Ask me what the stories are about and I’ll stumble over character names and plot lines and even a simple two-sentence summary. It’s embarrassing to admit, but if I read it more than one or two years ago, I probably just don’t remember.

I’ve struggled with this realization for a while now. I tell myself I’ll go back and reread them, but there’s always some shiny new book I’m dying to read instead, and endless piles on my shelves I still must get to. When I consider how many books I consume each year, I suppose it’s not so bad. Books are like people, I often think: full of depth and character, interesting to some of us but not others. Like the many people I encounter in my daily life, I can’t remember everything about them.

But still. The other day I remembered that I have a Goodreads shelf titled “Unforgettable,” but I’ve forgotten the most basic things about the books on it.

What my memory has preserved is that I read In Malice, Quite Close in two days, in one of my favorite apartments I’ve ever lived in, and that the dialogue was some of the best I’d ever encountered.

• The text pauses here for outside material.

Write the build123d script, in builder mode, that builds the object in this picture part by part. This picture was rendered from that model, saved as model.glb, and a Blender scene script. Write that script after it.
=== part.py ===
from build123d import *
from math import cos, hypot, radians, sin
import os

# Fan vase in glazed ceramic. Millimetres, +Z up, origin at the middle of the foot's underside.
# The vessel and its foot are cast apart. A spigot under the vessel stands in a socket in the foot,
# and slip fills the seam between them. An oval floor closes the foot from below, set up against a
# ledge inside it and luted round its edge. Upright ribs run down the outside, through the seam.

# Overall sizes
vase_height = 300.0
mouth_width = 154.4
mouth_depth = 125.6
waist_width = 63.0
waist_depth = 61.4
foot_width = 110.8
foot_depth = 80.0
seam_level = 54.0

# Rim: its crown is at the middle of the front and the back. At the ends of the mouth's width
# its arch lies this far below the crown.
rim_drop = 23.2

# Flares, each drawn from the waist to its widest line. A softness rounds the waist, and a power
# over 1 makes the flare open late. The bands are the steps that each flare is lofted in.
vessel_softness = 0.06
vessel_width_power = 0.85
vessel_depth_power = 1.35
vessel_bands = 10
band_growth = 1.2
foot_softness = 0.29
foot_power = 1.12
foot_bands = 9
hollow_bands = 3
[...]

I still think of the main character (what the hell is her name?!) anytime I see a glistening pool outside a lavishly kept house.

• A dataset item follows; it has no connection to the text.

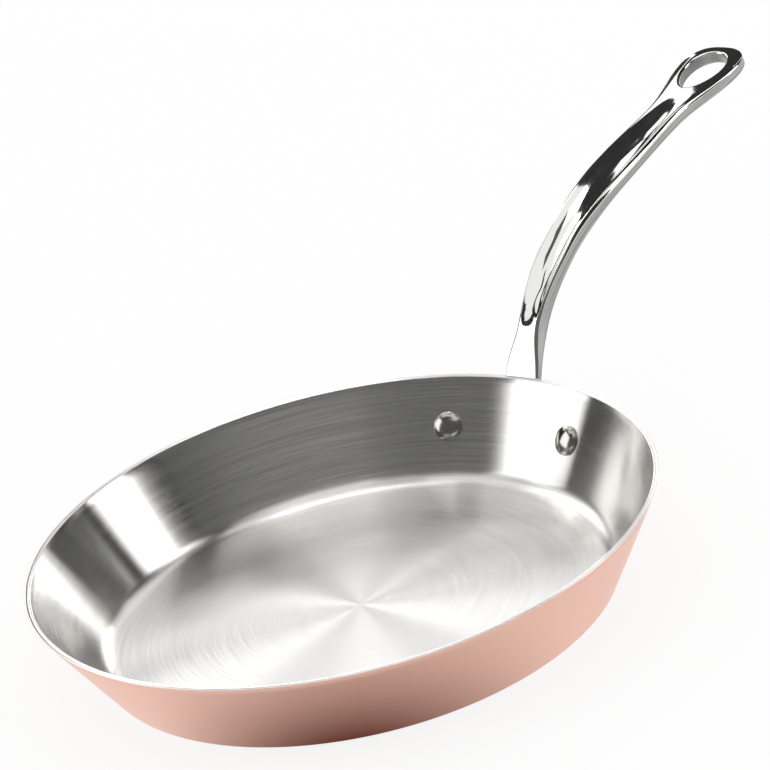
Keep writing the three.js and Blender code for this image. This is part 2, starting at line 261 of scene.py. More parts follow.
# %% Turn both rivets
left_rivet = rivet("left_rivet", RIVET_SPREAD)
right_rivet = rivet("right_rivet", -RIVET_SPREAD)

# %% [markdown]
# ## The handle's line
#
# The handle is one casting. Seen from the side, its top follows one sweeping line: it climbs
# steeply behind the rim and levels off towards the eye. A Bezier curve gives that sweep with two
# angles and two pulls. It is measured out evenly, so that every later size can be given at a
# distance along it. Below the rim the line runs down the wall, and the bend between the two is
# eased over a few millimetres, as a casting's would be.

# %% The crown line
REACH, RISE = 187.7, 72.5
NECK_ANGLE, TIP_ANGLE = np.radians(65.7), np.radians(12.2)
NECK_PULL, TIP_PULL = 75.2, 73.5
STEM_FOOT = 15.0
SWEEP_POINTS = 4001

rim_point = wall_point(0.0, WALL_SLANT, SEAT)[[0, 2]]
tip_point = np.array([RIM_RADIUS + REACH, PAN_HEIGHT + RISE])
pull_up = rim_point + NECK_PULL * np.array([np.cos(NECK_ANGLE), np.sin(NECK_ANGLE)])
pull_back = tip_point - TIP_PULL * np.array([np.cos(TIP_ANGLE), np.sin(TIP_ANGLE)])
t = np.linspace(0, 1, SWEEP_POINTS)[:, None]
sweep = ((1 - t) ** 3 * rim_point + 3 * t * (1 - t) ** 2 * pull_up
         + 3 * t ** 2 * (1 - t) * pull_back + t ** 3 * tip_point)
sweep_length = np.concatenate([[0], np.cumsum(np.hypot(*np.diff(sweep, axis=0).T))])
sweep_slope = np.unwrap(np.arctan2(*np.gradient(sweep, axis=0).T[::-1]))
LENGTH = sweep_length[-1]
print(f"crown line: {LENGTH:.1f} mm from the rim to the tip")

# %% The line measured out evenly, with its bend at the rim eased
STEP, SPARE, EASE_STEPS = 0.1, 10, 40
line_at = np.arange(STEM_FOOT - WALL_SLANT - SPARE, LENGTH + SPARE, STEP)
line_slope = np.where(line_at < 0, np.pi / 2 - WALL_LEAN,
                      np.interp(line_at, sweep_length, sweep_slope))
ease_over = np.hanning(2 * EASE_STEPS + 2)[1:-1]
padded = np.pad(line_slope, EASE_STEPS, mode="edge")
line_slope = np.convolve(padded, ease_over / ease_over.sum(), mode="same")[EASE_STEPS:-EASE_STEPS]
line_x = np.cumsum(np.cos(line_slope)) * STEP
line_z = np.cumsum(np.sin(line_slope)) * STEP
line_x += tip_point[0] - np.interp(LENGTH, line_at, line_x)
line_z += tip_point[1] - np.interp(LENGTH, line_at, line_z)
print(f"line: {len(line_at)} places, {STEP} mm apart")


def beside_line(distance, sideways, above):
    """A point at a distance along the crown line, moved sideways and square above the line."""
    slope = np.interp(distance, line_at, line_slope)
    x = np.interp(distance, line_at, line_x) - above * np.sin(slope)
    z = np.interp(distance, line_at, line_z) + above * np.cos(slope)
    return np.stack(np.broadcast_arrays(x, sideways, z), -1)


# %% [markdown]
# ## The handle's sizes along its line
#
# The casting is narrow and deep at the neck, where it carries the load, then wide and thin where
# it is held, and widest at the bow with the eye. Its shoulders are small along the grip and broad
# round the bow, which makes the bow look like a thick ring. A few named stations and a smooth step
# between them keep these changes gentle. The leaf is the long dish in the top: blunt at the neck,
# and drawn out to a narrow end towards the bow. Nearly the whole top is given to it.

# %% Widths, depths and the leaf
STEM_START = STEM_FOOT - WALL_SLANT
HALF_WIDTHS = [(STEM_START, 10.6), (0, 8.5), (22, 5.6), (60, 7.7), (112, 10.35), (154, 8.8),
               (197, 15.1)]
SHOULDER_DROPS = [(0, 0.6), (22, 1.4), (86, 2.6), (133, 2.6), (197, 1.6)]
SIDE_HEIGHTS = [(STEM_START, 1.1), (0, 1.8), (22, 5.5), (60, 3.9), (112, 2.6), (197, 3.4)]
TIP_LENGTH, TIP_FULLNESS = 16.0, 2.6
SHOULDER_WIDTHS = [(0, 1.2), (22, 1.6), (60, 1.5), (112, 2.5), (154, 2.1), (197, 4.8)]
BELLY = 0.9
LEAF_DEPTH, LEAF_MARGIN = 2.1, 0.2
LEAF_START, LEAF_BLUNT, LEAF_TAPER, LEAF_END = 20.0, 9.0, 54.0, 168.0
LEAF_RAMP, LEAF_RUNOUT = 20.0, 34.0
print(f"leaf: {LEAF_END - LEAF_START:.0f} mm long and {LEAF_DEPTH} mm deep")


# %% Sizes read off at any distance
def at_stations(stations, distance):
    """A size at a distance: between two stations the share t gives a step of 3t^2 - 2t^3."""
    at, value = np.array(stations, float).T
    k = np.clip(np.searchsorted(at, distance, side="right") - 1, 0, len(at) - 2)
    share = np.clip((distance - at[k]) / (at[k + 1] - at[k]), 0, 1)
    return value[k] + (value[k + 1] - value[k]) * share ** 2 * (3 - 2 * share)


def half_width(distance):
    """Half of the width, times a superellipse over the tip's length that rounds it off."""
    tip = np.clip((distance - (LENGTH - TIP_LENGTH)) / TIP_LENGTH, 0, 1)
    return at_stations(HALF_WIDTHS, distance) * (1 - tip ** TIP_FULLNESS) ** (1 / TIP_FULLNESS)


def crest(distance):
    """How far the flat land reaches sideways, from the middle to where the shoulder falls away."""
    return half_width(distance) - at_stations(SHOULDER_WIDTHS, distance)


def leaf_half_width(distance):
    """The leaf's half width: what the shoulder leaves of the top, times a short quarter ellipse
    at the neck and a long one at the bow."""
    neck = np.clip((distance - LEAF_START) / LEAF_BLUNT, 0, 1)
    bow = np.clip((LEAF_END - distance) / LEAF_TAPER, 0, 1)
    share = np.sqrt(1 - (1 - neck) ** 2) * np.sqrt(1 - (1 - bow) ** 2)
    widest = (crest(distance) + half_width(distance)) / 2 - LEAF_MARGIN
    return widest * share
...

I can recite the first line of The Anatomy of a Disappearance because reading it for the first time was like getting it tattooed on my heart. I savored that story over a week that was unseasonably warm for January. I think of the wind against my neck, mixed with a memory of chlorine, when I recall the young protagonist meeting his future mother-in-law poolside for the first time in Alexandria. I Googled that scene just now to double-check it was Alexandria.

How much of a book do we have to remember to love it the way it deserves? I’m ashamed to admit that in the first draft of this post, I confused Mirage with Mosaic, another Khashoggi novel I enjoyed, though the former is my favorite of the two. It makes me feel slimy and selfish. Loved it, ravished it, moved on to the next. I’m like that jerk who sleeps with someone and calls them by another name.

Except I still think about so many of these books. I long for them in random moments and abstract ways. Every day, I consider something or decide something, knowing that if I’d never read certain stories, I’d be a different person making different choices. I walk by my bookshelf and open up to a dog-eared, highlighted page, just to briefly re-experience a passage that’s stayed with me.

To all the books I’ve loved and forgotten: forgive me. My only defense is the words of Maya Angelou. Yes, she meant people, but we’ve already established books are like paper versions of humans. People will forget what you said, people will forget what you did, but, people will never forget how you made them feel.